I just loved watching her make that! I did printmaking one time that I can remember, once in middle school. I like the idea that I’d be able to do this kind of art while I’m in the living room watching TV with my family. I wouldn’t have to be confined to my studio to do it. It’s something that I think would be quite portable.

Now I share with you my journey from 2009 to 2020. As you can see, my style has changed somewhat, but you’ll probably notice that I’ve always leaned toward abstract, even my earlier representational pieces. I’m showing you this so you can see that we all have to start somewhere. Throughout the years I continued to get more and more abstract.

My journey 2009-2020

You might have noticed that two years are missing – 2011 and 2012. Our daughter was born in January 2011, so the first two years of her life I was a stay-at-home full-time mom, which I wouldn’t have traded for anything. But at the end of 2012, I went back to work in the peer mental health field, and also started painting again.

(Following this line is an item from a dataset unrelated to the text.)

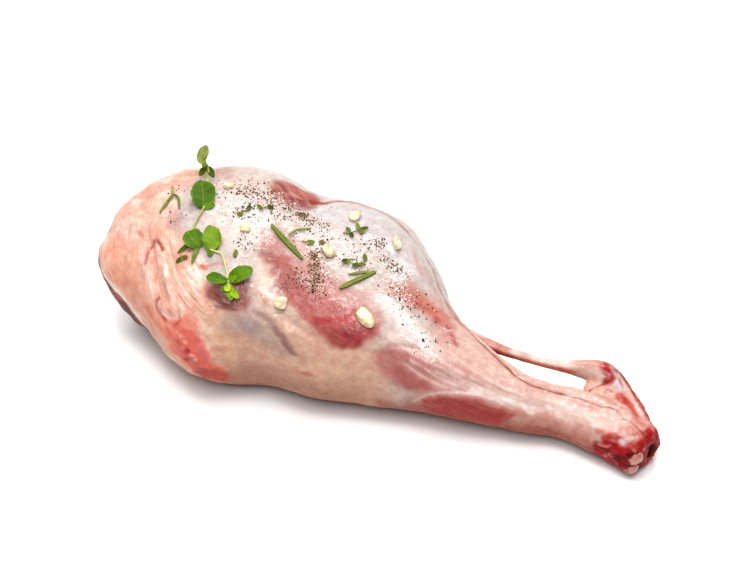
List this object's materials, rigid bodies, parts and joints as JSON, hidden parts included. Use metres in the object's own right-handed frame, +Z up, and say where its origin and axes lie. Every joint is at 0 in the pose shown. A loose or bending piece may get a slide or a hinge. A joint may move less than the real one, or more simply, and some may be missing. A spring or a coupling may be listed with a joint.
{
  "type": "raw lamb leg",
  "caption": "Raw bone-in leg of lamb with its hock and heel tendon left on, lying on its side, scattered with oregano, rosemary, thyme, garlic, pepper and salt.",
  "frame": {"origin": "middle of the leg's footprint on the table it lies on", "axes": "+X along the leg from the thick butt to the hock, +Y towards the side with the heel tendon, +Z up"},
  "size_m": [0.4342, 0.1904, 0.1286],
  "materials": {
    "meat": "moist raw meat under silverskin and fat",
    "bone": "moist sawn bone",
    "oregano": "fresh leaf, slightly waxy",
    "rosemary": "fresh needle, pale underside",
    "thyme": "fresh leaf",
    "garlic": "moist cut clove"
  },
  "bodies": {
    "root": {"leg_meat": "meat", "shank_bone": "bone", "oregano_sprig_upper": "oregano", "oregano_sprig_lower": "oregano", "rosemary_fork": "rosemary", "rosemary_needle_long": "rosemary", "rosemary_needle_thin": "rosemary", "rosemary_pair": "rosemary", "thyme_curl": "thyme", "thyme_stem": "thyme", "thyme_leaf_centre": "thyme", "thyme_leaf_far": "thyme", "thyme_sprig_far": "thyme", "thyme_sprig_near": "thyme", "oregano_scrap": "oregano", "thyme_leaf_dark": "thyme", "garlic_piece_1": "garlic", "garlic_piece_2": "garlic", "garlic_piece_3": "garlic", "garlic_piece_4": "garlic", "garlic_piece_5": "garlic", "garlic_piece_6": "garlic", "garlic_piece_7": "garlic"}
  },
  "joints": []
}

I painted part-time just in my spare time while I worked full-time from the end of 2012 to 2018. I’d say around 2015 is when I started entertaining the idea of pursuing art full-time. But I didn’t do so until 2018. That’s really when I consider my career began.

I’d love to hear about your journey. Leave me a comment or send me an email at loririveraart@gmail.com.

Cheers,
Lori

P.S. You can catch my next abstract art class starting January 8th. You can sign up on the class website at www.relax-paint.com.

abstract art, art classes

Abstract Art Lessons

Have you ever wanted to learn how to create abstract paintings fueled by emotions and driven by intuition? You feel a sense of freedom when painting abstracts and are able to unleash your emotions onto the canvas. I truly believe painting is a great mental health self-care tool. It’s something I have used for ten years to help me stay well.

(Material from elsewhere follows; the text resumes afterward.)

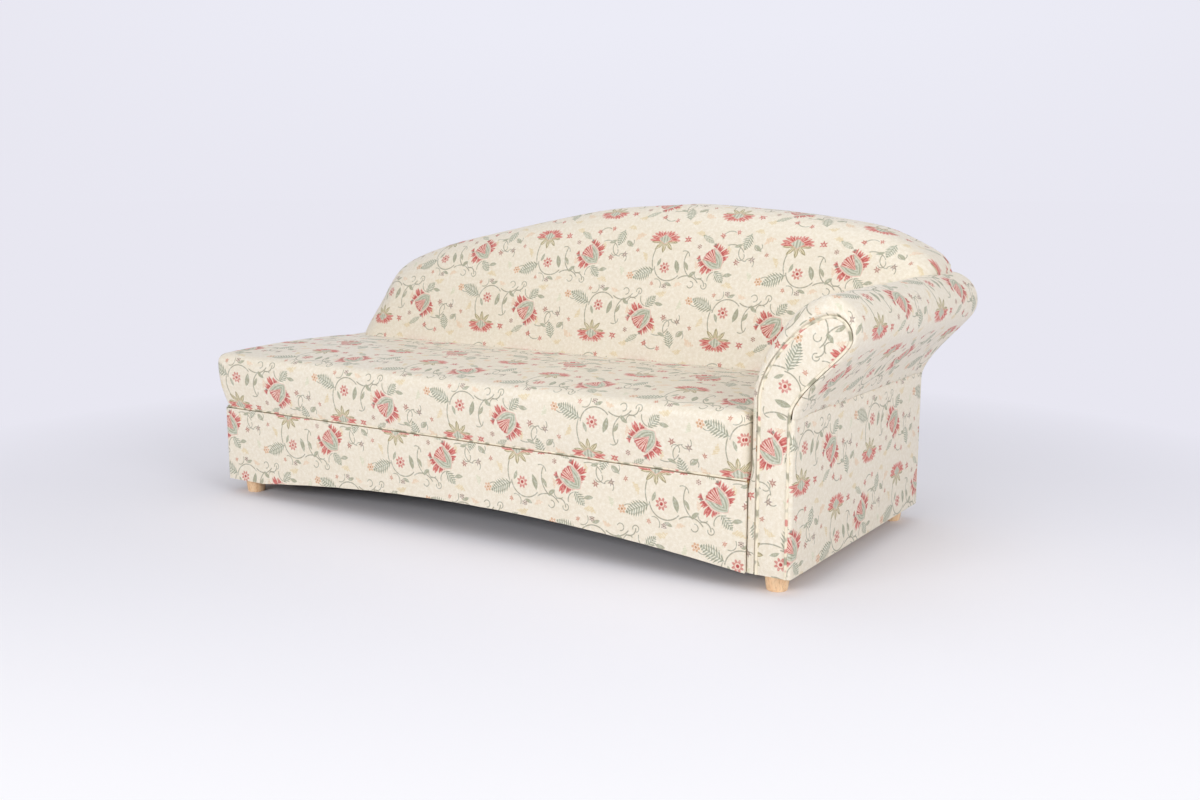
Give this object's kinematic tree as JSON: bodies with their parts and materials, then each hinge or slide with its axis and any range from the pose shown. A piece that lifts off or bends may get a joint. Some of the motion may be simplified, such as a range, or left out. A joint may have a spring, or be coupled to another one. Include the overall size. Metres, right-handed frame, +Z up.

Additionally, painting can help boost your self esteem and give you a sense of purpose. It’s something I have to look forward to, and I want to share this with you.

I just love the act of creation itself — the process of painting. I use intuition in combination with basic art principles to create my abstract works. In the beginning and middle of painting my piece, I let my intuition guide everything. Then towards the end of the painting, I refine the composition, adjust colors, and anything else that needs to be done. And I can’t wait to show you my process.

At this point I’m planning to include 4-5 videos in this first class. The videos will include a step-by step demonstration of me painting a piece from start to finish.

Want notifications on when the class is available? Sign up for my mailing list at loririveraart.com.

Evolution

How I Became an Artist: The Job That Changed My Life

I am a visual artist living in Southwestern Indiana who publishes art related blog posts regularly. Sign up to receive updates from my blog at the bottom of this page. 🙂

I never thought taking a job as the Coordinator of a peer-run recovery center would change the course of my life as it did. I took the Coordinator position in December 2012 and my favorite program at the center was our arts empowerment program, which promoted art as a healing tool. At the center, we helped individuals who struggled with mental health issues, and I, too, struggle with depression.

I began painting in 2009 but took a prolonged break from creating while my daughter was in her infant and toddler years. I picked up a paintbrush again during my employment at the recovery center in 2013, and after two years of not painting, I fell in love, once again, with the creative process and the healing benefits it provides. I continued to paint as much as my time afforded, and in 2014 we held the first “Art of Recovery”, an art show featuring artworks created by individuals in recovery.

A piece of mine that sold in the “Art of Recovery” 2015 show:
“Fragmentations”

fragmentations

While I enjoyed my job, I was also being strongly called in a different direction at the same time — to be an artist. I eventually took the leap of faith in 2016 to pursue art full-time and I have never regretted this decision. Would painting have chosen me otherwise had I not worked there? I know it would have; however, I think the process of becoming an artist was sped up by the nature of my day job. Being surrounded by art and artists was so inspiring. I also say that art chose me rather than I chose art. If you are born to be an artist, art will find you one way or another, sometime during your life.

Art has really saved my life in many ways. When I am creating, it is like time stands still and I enter another dimension – one in which my work and I exist and all my despair and worries disappear. Even when I’m depressed and the thought of picking up a paintbrush sounds like the most tedious task in the world, once I get going, I really do feel somewhat better. My depression doesn’t disappear necessarily, but for the moment in time that I am creating, things don’t seem quite as difficult.

I do find, however, that creating is something I need to do daily, or at least almost daily, to keep the momentum going. Art is like anything else. It is easy to push aside and skip out while your other life responsibilities take precedence. Due to this, I must make sure I stay on some type of art-making schedule.

I believe that everything happens for a reason and I believe one of the reasons I had my job at the recovery center was to help me develop as an artist and find my way a little faster. Who knows where I would be today had I not held that position. I think I’d be an artist of some kind, but I think that job put me on the right path.

Art has helped me so much in life that I try to pass this on to my daughter. My husband and I have her in art classes and I am hoping art will be an outlet for her as it is for me.

If you are an artist who struggles with anxiety, depression, or another issue, I’d love to hear how art has helped you in your journey, and also how you became an artist.